Die darauffolgenden zwei Kapitel widmen sich Bauers Zeit in Braunschweig, seine sich daran anschließende Tätigkeit in Frankfurt wird in sechs Kapiteln behandelt. Hier geht Wojak nicht mehr chronologisch, sondern sachthematisch vor. In einem spannend zu lesenden Kapitel über die Suche nach Adolf Eichmann, Martin Bormann und Josef Mengele erfährt der Leser eine Reihe neuer und interessanter Details. Die dann folgenden Kapitel sind dem Frankfurter Auschwitzprozess, den NS-"Euthanasie"-Prozessen sowie weiteren hessischen NS-Verfahren gewidmet. Über die Auswahlkriterien für die an verschiedenen hessischen Staatsanwaltschaften geführten Verfahren erfährt der Leser nichts, wiederum hätte man sich einige Äußerungen zu Methodik und Fragestellung der Studie gewünscht. Problematisch ist in diesen Passagen zudem die fehlende Trennung zwischen der von Bauer geleiteten Generalstaatsanwaltschaft Frankfurt und den anderen hessischen Staatsanwaltschaften, die zwar Bauer unterstanden, aber nicht "seine" Behörden waren. So laufen der tatsächliche Einfluss und die Beteiligung Bauers mitunter Gefahr überhöht zu werden. Auch leidet die Schilderung an einigen Stellen an klarer Strukturierung. So wird zwar das Verfahren gegen Krumey und Hunsche wegen deren Beteiligung an der Deportation der ungarischen Juden erwähnt. Der Leser erfährt auch noch, dass Krumey 1969 verurteilt wurde, was aus Hunsche wurde, bleibt jedoch im Dunkeln (404ff.). Trotzdem gelingt es der Autorin, die Vielzahl der in Hessen in den 1960er Jahren durchgeführten Prozesse sowie die Probleme und Schwierigkeiten, auf die die Strafverfolger bei ihrer Arbeit immer wieder stießen, eindringlich wiederzugeben.
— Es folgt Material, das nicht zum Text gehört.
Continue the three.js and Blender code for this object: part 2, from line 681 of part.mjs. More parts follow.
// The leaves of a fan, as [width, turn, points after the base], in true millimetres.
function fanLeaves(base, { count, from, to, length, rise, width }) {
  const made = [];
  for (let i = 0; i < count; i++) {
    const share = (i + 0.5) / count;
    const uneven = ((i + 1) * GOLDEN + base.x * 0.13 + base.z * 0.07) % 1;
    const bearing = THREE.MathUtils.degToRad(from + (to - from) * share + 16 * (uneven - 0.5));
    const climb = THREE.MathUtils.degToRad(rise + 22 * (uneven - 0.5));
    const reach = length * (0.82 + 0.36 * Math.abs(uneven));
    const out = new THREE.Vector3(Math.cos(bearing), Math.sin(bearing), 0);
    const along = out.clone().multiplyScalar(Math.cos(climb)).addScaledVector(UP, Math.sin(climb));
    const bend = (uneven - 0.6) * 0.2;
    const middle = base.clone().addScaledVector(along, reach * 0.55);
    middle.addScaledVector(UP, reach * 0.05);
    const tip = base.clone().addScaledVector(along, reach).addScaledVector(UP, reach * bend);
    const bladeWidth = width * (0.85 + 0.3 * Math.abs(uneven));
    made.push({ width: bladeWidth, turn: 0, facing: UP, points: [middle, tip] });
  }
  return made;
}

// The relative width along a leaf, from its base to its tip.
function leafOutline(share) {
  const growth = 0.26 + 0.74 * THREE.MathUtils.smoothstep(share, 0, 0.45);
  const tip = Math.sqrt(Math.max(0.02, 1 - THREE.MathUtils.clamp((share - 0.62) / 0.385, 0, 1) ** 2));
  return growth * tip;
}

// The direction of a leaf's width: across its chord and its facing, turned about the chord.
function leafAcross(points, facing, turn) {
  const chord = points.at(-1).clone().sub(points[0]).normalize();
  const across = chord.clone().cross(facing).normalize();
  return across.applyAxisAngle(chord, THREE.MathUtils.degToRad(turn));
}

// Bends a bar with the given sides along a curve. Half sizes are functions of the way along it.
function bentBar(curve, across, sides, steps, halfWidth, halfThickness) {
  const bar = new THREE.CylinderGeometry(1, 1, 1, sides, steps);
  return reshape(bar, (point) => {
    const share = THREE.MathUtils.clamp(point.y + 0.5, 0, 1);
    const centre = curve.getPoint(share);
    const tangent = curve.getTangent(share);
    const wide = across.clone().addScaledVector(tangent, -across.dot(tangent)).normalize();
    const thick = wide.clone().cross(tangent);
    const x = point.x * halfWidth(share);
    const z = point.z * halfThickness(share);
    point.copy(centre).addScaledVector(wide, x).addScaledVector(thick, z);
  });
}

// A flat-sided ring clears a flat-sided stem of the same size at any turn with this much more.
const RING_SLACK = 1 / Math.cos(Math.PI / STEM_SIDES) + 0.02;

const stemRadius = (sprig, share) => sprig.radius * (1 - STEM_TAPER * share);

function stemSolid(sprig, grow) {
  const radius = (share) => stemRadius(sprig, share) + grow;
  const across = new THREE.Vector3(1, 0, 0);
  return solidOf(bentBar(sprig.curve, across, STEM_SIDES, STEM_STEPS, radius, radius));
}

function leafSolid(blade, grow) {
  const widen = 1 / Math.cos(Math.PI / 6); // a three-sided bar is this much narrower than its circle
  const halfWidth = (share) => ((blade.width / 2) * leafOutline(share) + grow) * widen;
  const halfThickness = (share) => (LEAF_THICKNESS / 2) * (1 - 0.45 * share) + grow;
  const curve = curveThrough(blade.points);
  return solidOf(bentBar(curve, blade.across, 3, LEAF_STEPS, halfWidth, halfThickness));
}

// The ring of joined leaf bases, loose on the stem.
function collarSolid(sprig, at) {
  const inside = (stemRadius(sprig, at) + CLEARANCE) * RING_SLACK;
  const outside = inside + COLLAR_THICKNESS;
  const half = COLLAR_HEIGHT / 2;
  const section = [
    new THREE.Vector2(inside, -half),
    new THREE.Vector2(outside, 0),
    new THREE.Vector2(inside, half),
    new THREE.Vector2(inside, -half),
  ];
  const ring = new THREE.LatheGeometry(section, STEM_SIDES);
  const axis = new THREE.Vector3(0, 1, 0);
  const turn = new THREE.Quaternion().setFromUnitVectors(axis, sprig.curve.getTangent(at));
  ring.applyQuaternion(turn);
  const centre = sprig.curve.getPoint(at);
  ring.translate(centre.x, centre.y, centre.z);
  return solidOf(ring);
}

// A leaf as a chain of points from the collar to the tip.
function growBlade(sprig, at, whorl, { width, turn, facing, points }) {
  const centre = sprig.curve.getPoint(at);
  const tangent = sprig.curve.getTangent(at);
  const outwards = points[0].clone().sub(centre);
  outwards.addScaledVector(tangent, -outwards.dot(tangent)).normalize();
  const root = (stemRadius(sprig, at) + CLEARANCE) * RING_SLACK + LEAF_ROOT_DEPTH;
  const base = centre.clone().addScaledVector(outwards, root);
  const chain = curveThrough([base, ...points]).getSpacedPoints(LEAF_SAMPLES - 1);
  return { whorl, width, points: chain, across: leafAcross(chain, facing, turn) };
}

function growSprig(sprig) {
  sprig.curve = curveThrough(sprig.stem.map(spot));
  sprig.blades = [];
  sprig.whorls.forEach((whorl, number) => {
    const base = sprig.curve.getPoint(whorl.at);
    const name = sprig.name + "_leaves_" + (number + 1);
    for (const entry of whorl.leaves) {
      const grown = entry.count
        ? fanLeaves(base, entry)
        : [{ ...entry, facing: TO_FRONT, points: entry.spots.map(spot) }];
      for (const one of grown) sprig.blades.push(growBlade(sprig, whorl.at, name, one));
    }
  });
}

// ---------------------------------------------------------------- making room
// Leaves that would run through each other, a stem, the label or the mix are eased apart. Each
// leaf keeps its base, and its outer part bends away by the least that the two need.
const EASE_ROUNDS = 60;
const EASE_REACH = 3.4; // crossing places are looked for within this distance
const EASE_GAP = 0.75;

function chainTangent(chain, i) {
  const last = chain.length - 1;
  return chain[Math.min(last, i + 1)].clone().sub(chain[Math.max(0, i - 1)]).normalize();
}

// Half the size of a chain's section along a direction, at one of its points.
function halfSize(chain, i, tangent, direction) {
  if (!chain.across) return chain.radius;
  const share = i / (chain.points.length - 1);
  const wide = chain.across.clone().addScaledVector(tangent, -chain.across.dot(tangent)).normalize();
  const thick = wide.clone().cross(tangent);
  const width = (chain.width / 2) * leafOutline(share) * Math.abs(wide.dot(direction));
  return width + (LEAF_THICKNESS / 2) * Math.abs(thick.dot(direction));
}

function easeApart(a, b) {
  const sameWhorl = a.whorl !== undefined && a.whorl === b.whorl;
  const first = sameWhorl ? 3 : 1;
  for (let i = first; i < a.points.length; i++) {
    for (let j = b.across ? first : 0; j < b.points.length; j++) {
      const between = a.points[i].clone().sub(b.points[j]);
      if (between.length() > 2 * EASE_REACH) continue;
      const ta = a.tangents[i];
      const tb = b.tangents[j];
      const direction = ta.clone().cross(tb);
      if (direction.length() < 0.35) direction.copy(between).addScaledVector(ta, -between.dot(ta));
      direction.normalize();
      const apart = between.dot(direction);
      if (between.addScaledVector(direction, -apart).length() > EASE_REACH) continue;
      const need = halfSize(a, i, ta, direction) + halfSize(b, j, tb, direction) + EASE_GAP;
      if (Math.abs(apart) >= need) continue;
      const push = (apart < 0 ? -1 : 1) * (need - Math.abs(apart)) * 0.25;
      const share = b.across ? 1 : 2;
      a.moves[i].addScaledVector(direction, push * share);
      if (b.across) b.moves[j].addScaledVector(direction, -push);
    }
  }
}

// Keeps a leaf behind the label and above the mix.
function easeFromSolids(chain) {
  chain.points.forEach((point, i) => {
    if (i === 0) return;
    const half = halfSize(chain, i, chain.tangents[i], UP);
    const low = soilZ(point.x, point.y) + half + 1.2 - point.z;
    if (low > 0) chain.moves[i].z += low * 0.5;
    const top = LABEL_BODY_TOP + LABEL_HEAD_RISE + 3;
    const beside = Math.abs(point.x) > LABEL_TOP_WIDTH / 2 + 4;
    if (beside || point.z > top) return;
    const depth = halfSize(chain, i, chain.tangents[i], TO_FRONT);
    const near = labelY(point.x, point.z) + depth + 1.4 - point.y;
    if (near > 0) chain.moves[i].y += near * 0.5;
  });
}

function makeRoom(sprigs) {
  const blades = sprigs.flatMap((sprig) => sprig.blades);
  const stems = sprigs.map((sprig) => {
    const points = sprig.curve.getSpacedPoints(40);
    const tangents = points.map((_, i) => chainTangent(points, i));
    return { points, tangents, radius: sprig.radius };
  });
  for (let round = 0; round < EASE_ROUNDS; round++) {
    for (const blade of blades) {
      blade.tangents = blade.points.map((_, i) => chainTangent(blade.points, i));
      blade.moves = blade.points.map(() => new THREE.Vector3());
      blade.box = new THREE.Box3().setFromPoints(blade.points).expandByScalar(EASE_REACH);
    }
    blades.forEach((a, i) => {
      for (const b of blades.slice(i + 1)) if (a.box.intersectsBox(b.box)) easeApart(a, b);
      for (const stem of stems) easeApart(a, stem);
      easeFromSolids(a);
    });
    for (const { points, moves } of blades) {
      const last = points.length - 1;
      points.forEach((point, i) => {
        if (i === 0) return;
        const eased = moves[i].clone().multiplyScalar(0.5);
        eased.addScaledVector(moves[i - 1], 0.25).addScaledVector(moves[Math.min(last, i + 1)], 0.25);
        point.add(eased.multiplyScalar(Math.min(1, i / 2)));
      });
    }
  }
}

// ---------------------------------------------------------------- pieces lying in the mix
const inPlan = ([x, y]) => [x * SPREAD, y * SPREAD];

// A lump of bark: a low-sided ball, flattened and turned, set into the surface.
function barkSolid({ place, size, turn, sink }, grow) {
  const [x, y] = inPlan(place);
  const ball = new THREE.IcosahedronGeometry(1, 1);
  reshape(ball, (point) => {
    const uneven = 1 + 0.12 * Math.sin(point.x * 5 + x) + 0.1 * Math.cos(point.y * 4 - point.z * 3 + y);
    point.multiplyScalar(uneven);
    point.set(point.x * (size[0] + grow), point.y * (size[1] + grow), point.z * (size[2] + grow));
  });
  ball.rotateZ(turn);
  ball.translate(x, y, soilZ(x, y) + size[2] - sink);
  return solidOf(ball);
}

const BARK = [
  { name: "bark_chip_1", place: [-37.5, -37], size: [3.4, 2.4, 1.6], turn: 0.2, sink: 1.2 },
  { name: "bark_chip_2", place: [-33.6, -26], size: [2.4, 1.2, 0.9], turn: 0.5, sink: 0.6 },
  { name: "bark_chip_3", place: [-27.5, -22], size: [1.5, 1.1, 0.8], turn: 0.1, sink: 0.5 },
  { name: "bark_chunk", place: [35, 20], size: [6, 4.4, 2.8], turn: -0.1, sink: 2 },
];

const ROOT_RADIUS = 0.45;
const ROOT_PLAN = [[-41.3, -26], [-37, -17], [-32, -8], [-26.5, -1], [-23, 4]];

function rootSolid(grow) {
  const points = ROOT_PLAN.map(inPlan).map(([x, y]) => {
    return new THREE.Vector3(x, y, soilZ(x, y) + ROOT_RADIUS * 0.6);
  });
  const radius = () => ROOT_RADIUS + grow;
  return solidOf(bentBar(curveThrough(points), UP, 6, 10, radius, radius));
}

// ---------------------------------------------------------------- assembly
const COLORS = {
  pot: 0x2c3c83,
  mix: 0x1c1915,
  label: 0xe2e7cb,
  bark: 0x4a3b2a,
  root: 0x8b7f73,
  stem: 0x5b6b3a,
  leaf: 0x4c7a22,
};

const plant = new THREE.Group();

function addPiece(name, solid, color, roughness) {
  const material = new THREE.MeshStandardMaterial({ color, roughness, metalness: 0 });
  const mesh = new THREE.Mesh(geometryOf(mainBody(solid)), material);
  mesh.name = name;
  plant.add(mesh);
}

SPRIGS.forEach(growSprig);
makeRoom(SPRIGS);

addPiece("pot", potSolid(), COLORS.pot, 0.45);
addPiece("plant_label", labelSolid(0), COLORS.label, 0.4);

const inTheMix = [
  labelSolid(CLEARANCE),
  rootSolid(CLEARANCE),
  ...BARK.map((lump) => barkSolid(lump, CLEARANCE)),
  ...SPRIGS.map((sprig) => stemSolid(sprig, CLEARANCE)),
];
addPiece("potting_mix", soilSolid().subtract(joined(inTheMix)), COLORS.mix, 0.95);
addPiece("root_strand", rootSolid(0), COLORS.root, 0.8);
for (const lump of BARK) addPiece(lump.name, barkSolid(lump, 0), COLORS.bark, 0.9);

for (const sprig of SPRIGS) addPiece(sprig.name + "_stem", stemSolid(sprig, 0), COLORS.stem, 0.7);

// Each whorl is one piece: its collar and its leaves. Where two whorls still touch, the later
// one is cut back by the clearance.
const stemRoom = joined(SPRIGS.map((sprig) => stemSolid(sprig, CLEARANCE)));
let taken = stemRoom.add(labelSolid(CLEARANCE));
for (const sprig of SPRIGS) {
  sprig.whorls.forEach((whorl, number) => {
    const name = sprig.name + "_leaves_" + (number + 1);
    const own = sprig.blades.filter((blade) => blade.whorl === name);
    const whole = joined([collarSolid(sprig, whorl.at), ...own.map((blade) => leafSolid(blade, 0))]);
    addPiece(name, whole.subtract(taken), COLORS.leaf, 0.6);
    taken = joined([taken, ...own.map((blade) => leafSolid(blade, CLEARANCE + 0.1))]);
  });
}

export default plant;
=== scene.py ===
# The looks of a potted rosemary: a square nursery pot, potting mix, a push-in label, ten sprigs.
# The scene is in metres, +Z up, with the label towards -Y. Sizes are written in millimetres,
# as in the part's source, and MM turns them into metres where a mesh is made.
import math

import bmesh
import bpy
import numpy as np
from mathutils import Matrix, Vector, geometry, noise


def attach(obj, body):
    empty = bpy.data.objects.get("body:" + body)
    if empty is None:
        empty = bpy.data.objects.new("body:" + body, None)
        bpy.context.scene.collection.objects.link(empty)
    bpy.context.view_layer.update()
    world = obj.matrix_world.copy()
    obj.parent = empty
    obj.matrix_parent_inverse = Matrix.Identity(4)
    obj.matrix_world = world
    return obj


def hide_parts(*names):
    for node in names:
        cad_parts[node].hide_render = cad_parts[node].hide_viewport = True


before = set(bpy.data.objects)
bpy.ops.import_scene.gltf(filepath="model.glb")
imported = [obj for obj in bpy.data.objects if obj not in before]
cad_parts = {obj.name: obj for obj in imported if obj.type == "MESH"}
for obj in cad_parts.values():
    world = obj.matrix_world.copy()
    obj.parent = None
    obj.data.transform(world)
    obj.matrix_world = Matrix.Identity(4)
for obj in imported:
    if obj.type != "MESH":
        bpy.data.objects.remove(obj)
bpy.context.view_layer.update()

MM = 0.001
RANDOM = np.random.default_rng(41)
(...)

Leider ist hierin aber auch ein Problem dieser Biografie zu erkennen: Bauer wird insgesamt zu sehr auf seine Tätigkeit als "Nazi-Jäger" reduziert. Während diese fast 150 Seiten in Anspruch nimmt, werden seine für sein ganzes Wirken grundlegenden kriminologischen Theorien oder auch seine Überlegungen zu Freiheit und Unfreiheit des Menschen, die zuvor nur an einzelnen Stellen angerissen worden waren, erst am Ende des Buches auf gut 30 Seiten zwar etwas eingehender, insgesamt aber doch nur oberflächlich beleuchtet.
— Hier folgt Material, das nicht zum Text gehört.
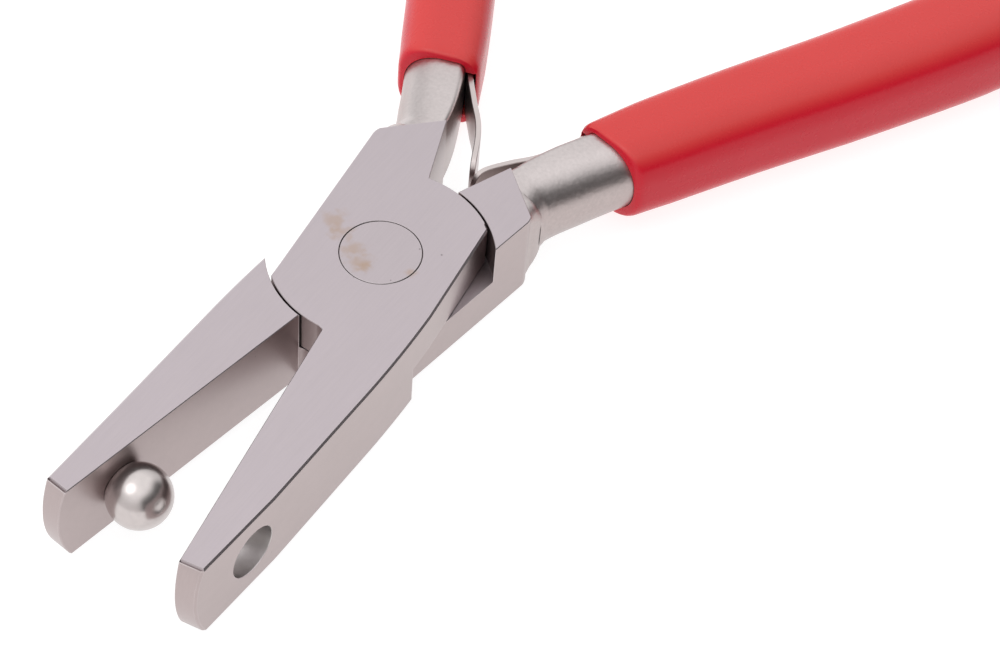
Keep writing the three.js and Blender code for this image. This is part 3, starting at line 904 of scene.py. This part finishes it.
def fit(piece, body, node, slot, side=None):
    """Puts a finished piece on its body, in the place of its plain node."""
    if side:
        place_half(piece, side)
    smooth(piece, FINE_SHARP if slot == "ground_steel" else SHARP)
    if body:
        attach(piece, body)
    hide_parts(node)


for side in ("die", "ball"):
    half = f"{side}_half"
    fit(forged_arm(side), half, f"{side}_arm", "ground_steel", side)

    grip = dipped_grip(side)
    finish(grip, "red_vinyl")
    fit(grip, half, f"{side}_grip", "red_vinyl", side)

    leaf = leaf_strip(f"{side}_leaf", side)
    finish(leaf, "spring_steel")
    fit(leaf, None, f"{side}_leaf_spring", "spring_steel", side)
    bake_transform(leaf)

    finish(nodes[f"{side}_leaf_rivet"], "spring_steel")

punch = ball_punch()
finish(punch, "polished_ball")
fit(punch, "ball_half", "ball_punch", "polished_ball", "ball")

rivet = joint_rivet()
finish(rivet, "rivet_steel")
fit(rivet, RIVET_BODY, "joint_rivet", "rivet_steel")


# ---------------------------------------------------------------- camera, floor and light
CAMERA_PLACE = (0.0963, -0.1495, 0.2129)
CAMERA_TURN = (39.67, 0.0, 28.77)  # degrees
CAMERA_ROLL = 5.41
LENS = 98.45
SENSOR_WIDTH = 36.0
FLOOR_SIZE = 4.0
FLOOR_DROP = 0.0001
FLOOR_GREY = (0.3, 0.3, 0.3, 1)
FLOOR_GLOW = 0.85
STUDIO_WHITE = (1.0, 0.985, 0.985, 1)
CEILING = (0.85, 1.25)
GAP_WAY = (10, 12)  # azimuth and elevation in degrees
GAP_SPREAD = (0.35, 0.8)
GAP_TOP = (1.0, 0.5)
GAP_LEVEL = 0.12
LAMP_WAY = (-125, 62)
LAMP_SPREAD = (0.93, 0.99)
LAMP_LEVEL = 1.3


def add_camera():
    """A long lens, looking down on the pliers from the jaws' side, slightly rolled."""
    base = Matrix.Identity(3)
    for angle, axis in zip(CAMERA_TURN, "XYZ"):
        base = Matrix.Rotation(math.radians(angle), 3, axis) @ base
    turn = base @ Matrix.Rotation(math.radians(CAMERA_ROLL), 3, "Z")
    data = bpy.data.cameras.new("camera")
    data.lens = LENS
    data.sensor_width = SENSOR_WIDTH
    data.clip_start = 0.01
    camera = bpy.data.objects.new("camera", data)
    camera.matrix_world = Matrix.Translation(CAMERA_PLACE) @ turn.to_4x4()
    bpy.context.scene.collection.objects.link(camera)
    bpy.context.scene.camera = camera


def add_floor():
    level = cad_box[0][2] - FLOOR_DROP
    bpy.ops.mesh.primitive_plane_add(size=FLOOR_SIZE, location=(0, 0, level))
    floor = bpy.context.object
    floor.name = "floor"
    material = bpy.data.materials.new("pale_floor")
    material.use_nodes = True
    shader = material.node_tree.nodes["Principled BSDF"]
    shader.inputs["Base Color"].default_value = FLOOR_GREY
    shader.inputs["Roughness"].default_value = 0.7
    shader.inputs["Emission Color"].default_value = (1, 1, 1, 1)
    shader.inputs["Emission Strength"].default_value = FLOOR_GLOW
    floor.data.materials.append(material)


def add_studio():
    """A white room with a bright ceiling, one soft lamp high up and a dark gap low down."""
    world = bpy.data.worlds.new("studio")
    bpy.context.scene.world = world
    world.use_nodes = True
    tree = world.node_tree
    way = add(tree, "ShaderNodeTexCoord").outputs["Generated"]
    height = add(tree, "ShaderNodeSeparateXYZ", {"Vector": way}).outputs["Z"]

    def towards(azimuth, elevation):
        a, e = math.radians(azimuth), math.radians(elevation)
        aim = (math.cos(a) * math.cos(e), math.sin(a) * math.cos(e), math.sin(e))
        meets = add(tree, "ShaderNodeVectorMath", {0: way, 1: aim}, operation="DOT_PRODUCT")
        return meets.outputs["Value"]

    light = remap(tree, height, 0.3, 0.9, *CEILING)
    gap = times(tree, remap(tree, towards(*GAP_WAY), *GAP_SPREAD),
                remap(tree, height, *GAP_TOP))
    light = times(tree, light, remap(tree, gap, 0.0, 1.0, 1.0, GAP_LEVEL))
    lamp = times(tree, remap(tree, towards(*LAMP_WAY), *LAMP_SPREAD), LAMP_LEVEL)
    light = add(tree, "ShaderNodeMath", {0: light, 1: lamp}, operation="ADD").outputs[0]
    background = tree.nodes["Background"]
    background.inputs["Color"].default_value = STUDIO_WHITE
    tree.links.new(light, background.inputs["Strength"])


add_camera()
add_floor()
add_studio()
bpy.context.scene.view_settings.view_transform = "Standard"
Das größte Manko dieser Biografie ist aber wohl die oft fehlende Distanz der Autorin zum Objekt ihrer Studie. Es ist ein Biografien oft innewohnender Irrtum, Kritik an der untersuchten Person würde deren unbestreitbare Verdienste schmälern. So versäumt es die Autorin etwa, die zeitgenössische Kritik an Bauer - wohlgemerkt: nicht die Diffamierungen seiner Person - auf ihre (zeitgebundene) Berechtigung hin zu prüfen. Es wäre beispielsweise zu fragen gewesen, inwieweit Bauer sich selbst durch sein vor dem Hintergrund der politischen Realitäten mitunter ungeschicktes Handeln Wege verbaut hat - zu nennen wären hier vor allem seine wiederholt viel politisches Porzellan zerschlagenden Interviews. Zu Bauers umstrittenem Vortrag zu den Wurzeln nationalsozialistischen und faschistischen Handelns oder zu der in einem Lexikonartikel zum Begriff des Genozids entwickelten Tätertypologie hätte man sich von einer auf diesem Gebiet ausgewiesenen Historikerin eine etwas tiefer gehende Analyse gewünscht, als dies hier der Fall ist. Etwas weniger Entrüstung und dafür etwas mehr Hermeneutik wären insgesamt angebracht gewesen. In der schwedischen Emigration urteilte Bauers Freund Fritz Tarnow einmal über diesen, er könne "sehr realpolitisch schreiben, aber auch etwas verwirrt radikal-revolutionär reden." Es bleibe abzuwarten, "wie sich F. B. hier weiter machen wird." (166) Diese Frage aus dem Jahr 1943 wäre ein guter Ansatzpunkt für eine etwas kritischere Betrachtung der Person und des Wirkens Fritz Bauers gewesen und letztlich dem Menschen Bauer auch gerechter geworden.

Trotz aller hier geäußerten Kritik hat Irmtrud Wojak ein wichtiges Buch geschrieben, in dem sie Leben und Wirken einer der bedeutendsten Persönlichkeiten der bundesdeutschen Geschichte anschaulich beschreibt und einen eindrucksvollen Menschen mit einer außergewöhnlichen Lebensleistung einer hoffentlich breiten Öffentlichkeit nahebringt.


Anmerkung:

[1] Zwei umfangreiche Einzelstudien zu Bauers Wirken sind 2001 und 2006 erschienen: Matthias Meusch: Von der Diktatur zur Demokratie. Fritz Bauer und die Aufarbeitung der NS-Verbrechen in Hessen (1956-1968), Wiesbaden 2001; Claudia Fröhlich: "Wider die Tabuisierung des Ungehorsams": Fritz Bauers Widerstandsbegriff und die Aufarbeitung von NS-Verbrechen, Frankfurt/Main 2006.